Why Proration Matters in SaaS

– Fairness and Trust: It ensures customers pay only for the days they used a service—whether they sign up mid‑month, cancel early, or switch plans.
– Accurate Billing & Transparency: Proration avoids overcharging or undercharging and boosts overall billing clarity.
– Supports Plan Changes: Enables mid‑cycle upgrades or downgrades to be reflected immediately in invoices, without waiting for the next billing cycle.
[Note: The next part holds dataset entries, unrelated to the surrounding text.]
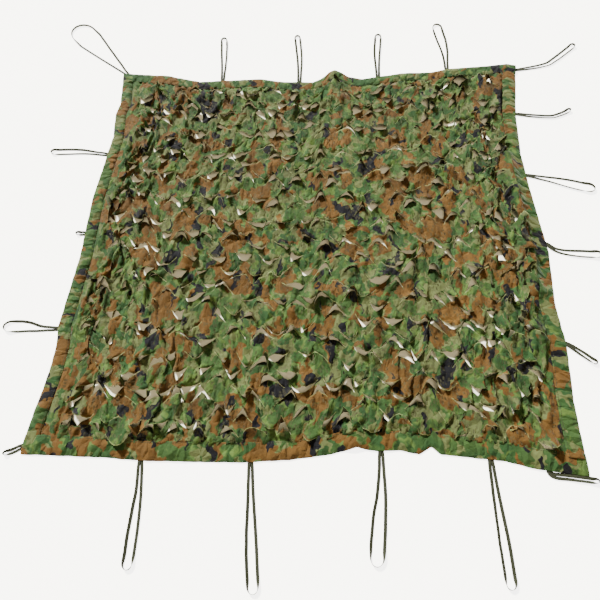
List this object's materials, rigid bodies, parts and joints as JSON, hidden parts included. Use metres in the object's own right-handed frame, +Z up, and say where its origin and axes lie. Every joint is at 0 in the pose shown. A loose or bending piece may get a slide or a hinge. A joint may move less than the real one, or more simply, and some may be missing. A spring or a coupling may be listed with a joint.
{
  "type": "camouflage net",
  "caption": "Square leaf-cut camouflage net with a gathered binding and tape tie loops, laid out flat.",
  "frame": {"origin": "middle of the bound net on the surface that it lies on", "axes": "+X across the net, +Y towards its far edge, +Z up out of the cloth"},
  "size_m": [2.6676, 2.8216, 0.054],
  "materials": {
    "leaf_cut_cloth": "woodland print on thin woven polyester",
    "binding_cloth": "the same printed cloth, folded and gathered",
    "tie_tape": "olive drab woven tape"
  },
  "bodies": {
    "root": {"net": "leaf_cut_cloth", "binding_top": "binding_cloth", "binding_right": "binding_cloth", "binding_bottom": "binding_cloth", "binding_left": "binding_cloth", "tie_top_left_corner": "tie_tape", "tie_top_1": "tie_tape", "tie_top_2": "tie_tape", "tie_top_3": "tie_tape", "tie_top_4": "tie_tape", "tie_top_right_corner": "tie_tape", "tie_right_1": "tie_tape", "tie_right_2": "tie_tape", "tie_right_3": "tie_tape", "tie_right_4": "tie_tape", "tie_bottom_right_corner": "tie_tape", "tie_bottom_4": "tie_tape", "tie_bottom_3": "tie_tape", "tie_bottom_2": "tie_tape", "tie_bottom_1": "tie_tape", "tie_bottom_left_corner": "tie_tape", "tie_left_3": "tie_tape", "tie_left_2": "tie_tape", "tie_left_1": "tie_tape"}
  },
  "joints": []
}
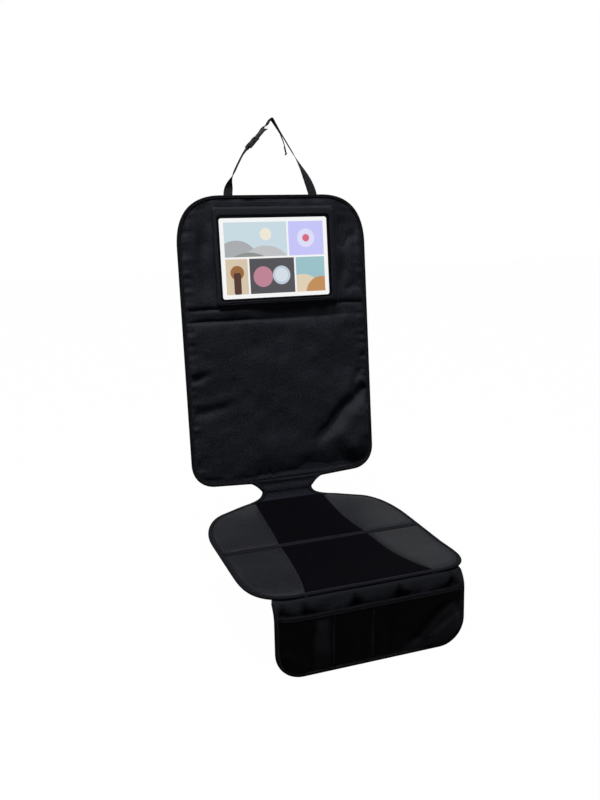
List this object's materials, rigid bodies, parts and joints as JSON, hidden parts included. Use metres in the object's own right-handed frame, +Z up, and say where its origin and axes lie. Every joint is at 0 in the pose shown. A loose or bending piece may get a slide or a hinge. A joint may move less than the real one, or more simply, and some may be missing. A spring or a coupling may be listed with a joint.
{
  "type": "car seat protector",
  "caption": "Car seat protector: padded back panel with a tablet pocket and headrest strap, bound seat mat with leather-look panels, and a hanging flap with mesh pockets.",
  "frame": {"origin": "centre of the flat part of the seat mat's underside", "axes": "+Z up, +X to the right as seen from the front, +Y towards the back panel"},
  "size_m": [0.438, 0.5921, 0.9718],
  "materials": {
    "polyester": "matt woven polyester",
    "leather_look": "satin grained leather-look",
    "dark_cloth": "matt dark cloth",
    "edge_tape": "ribbed binding tape",
    "mesh": "open knitted mesh",
    "webbing": "woven webbing",
    "buckle_plastic": "moulded satin",
    "tablet_shell": "smooth matt",
    "tablet_front": "gloss display glass with a black border",
    "clear_film": "clear flexible film"
  },
  "bodies": {
    "mat": {"back_panel": "polyester", "back_binding": "edge_tape", "tablet_pocket_frame": "polyester", "pocket_top_band": "polyester", "tablet_window": "clear_film", "tablet_body": "tablet_shell", "tablet_glass": "tablet_front", "strap_left": "webbing", "strap_right": "webbing", "buckle_socket": "buckle_plastic", "seat_base": "dark_cloth", "seat_binding": "edge_tape", "seat_side_rear_left": "leather_look", "seat_side_rear_right": "leather_look", "seat_side_front_left": "leather_look", "seat_side_front_right": "leather_look", "seat_centre_rear": "dark_cloth", "seat_centre_front": "dark_cloth", "seat_cross_tape": "edge_tape", "front_flap": "dark_cloth", "flap_binding": "edge_tape", "flap_pocket_mesh": "mesh", "pocket_top_tape": "edge_tape"},
    "plug": {"buckle_plug": "buckle_plastic"}
  },
  "joints": [
    {"name": "buckle_release", "type": "slide", "parent": "mat", "child": "plug", "axis": [0.6947, 0.1001, 0.7123], "range_m": [0, 0.022], "deforming": ["buckle_plug", "strap_right"]}
  ]
}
How Proration Works (Formula)

Prorated Charge = (Full Period Price ÷ Days in Billing Cycle) × Days Used

Example:
Monthly plan: $90
Days in month: 30
Customer uses service for 21 days:
Daily rate = $90 ÷ 30 = $3/day
Prorated charge = 3 × 21 = $63

Common Proration Scenarios in SaaS

  • Mid‑Cycle Signups: A new customer registers on the 15th of a 30-day month. Proration ensures the customer is only charged for the last 15 days of the billing period when they actually had access to the service.
  • Upgrades: A customer upgrades from the Pro (lowest tier) to the Business (middle-tier) plan on the 20th day of a 30-day month.  Proration calculates the additional charges owed for the last 10 days of the billing cycle and adds a line item to the invoice.
  • Downgrades: A customer downgrades from ten users to five on the 10th day of a 30-day billing cycle.  Most SaaS and subscription providers will not prorate the charges, but instead revise the billing starting with the following period.
  • Cancellations: A customer cancels a pay-as-you-go plan on the 2nd day of a 30-day billing period.  Some SaaS and subscription providers will provide a refund or credit for the prorated amount based on the 28 days remaining in the billing period. Others will not refund any fees but discontinue billing in future periods.

Frequently Asked Questions

How do you calculate proration for subscription billing?
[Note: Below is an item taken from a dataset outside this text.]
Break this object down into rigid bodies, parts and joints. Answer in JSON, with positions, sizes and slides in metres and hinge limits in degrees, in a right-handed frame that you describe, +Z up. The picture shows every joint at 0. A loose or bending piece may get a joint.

Proration is calculated by determining the daily rate of a subscription plan and then multiplying it by the number of days the service will be active within a given billing period. This ensures customers are billed precisely for the duration they use a service, particularly when starting, upgrading, or downgrading mid-cycle.

What are proration examples for SaaS upgrades and downgrades?

For a SaaS upgrade, if a customer moves from a $100/month plan to a $200/month plan mid-month, they would receive a prorated credit for the unused portion of the $100 plan. This credit is then applied against the prorated charge for the remaining days of the $200 plan. Conversely, a downgrade would result in a credit for the unused, higher-priced service, which is typically applied to their next invoice.

What is the impact of proration on revenue recognition?

Proration significantly impacts revenue recognition by ensuring that revenue is recognized proportionally over the period services are delivered, aligning with accounting standards like ASC 606 and IFRS 15. This precise allocation of revenue prevents overstating or understating financial performance, providing an accurate representation of a business’s health.

What are the best practices for managing proration in recurring revenue?

Best practices for managing proration include implementing an automated billing system that precisely calculates and applies prorated charges and credits. Clearly communicating proration details to customers and maintaining consistent proration policies across all subscription plans are also crucial. Regularly auditing these calculations ensures ongoing accuracy and fairness.

What is automated proration software for subscription businesses?

Automated proration software is a specialized billing solution that seamlessly calculates and applies prorated charges and credits within a subscription business’s financial operations. It integrates with existing billing and revenue management systems to handle mid-cycle changes, upgrades, downgrades, and cancellations, eliminating manual errors and enhancing efficiency.

What is the difference between proration and partial billing periods?

Proration specifically refers to the adjustment of charges based on the exact time a service is active within a billing period, ensuring fairness for partial usage. A partial billing period, on the other hand, describes a billing cycle that is shorter than the standard period, often occurring at the start or end of a subscription. Proration is the method used to calculate the correct charge *within* such a partial billing period.

How do you handle mid-cycle subscription changes with proration?

Mid-cycle subscription changes are handled by first calculating a prorated credit for the unused portion of the original subscription. Simultaneously, a new prorated charge is determined for the remaining duration of the new subscription plan. This credit-and-charge approach ensures customers are accurately billed for the specific services received at each tier during the transition.

What are the benefits of accurate proration for customer satisfaction?

Accurate proration significantly enhances customer satisfaction by fostering trust and transparency in billing. Customers appreciate knowing they are only paying for the exact services they use, which minimizes billing disputes and reduces confusion. This clarity strengthens customer relationships and supports long-term loyalty.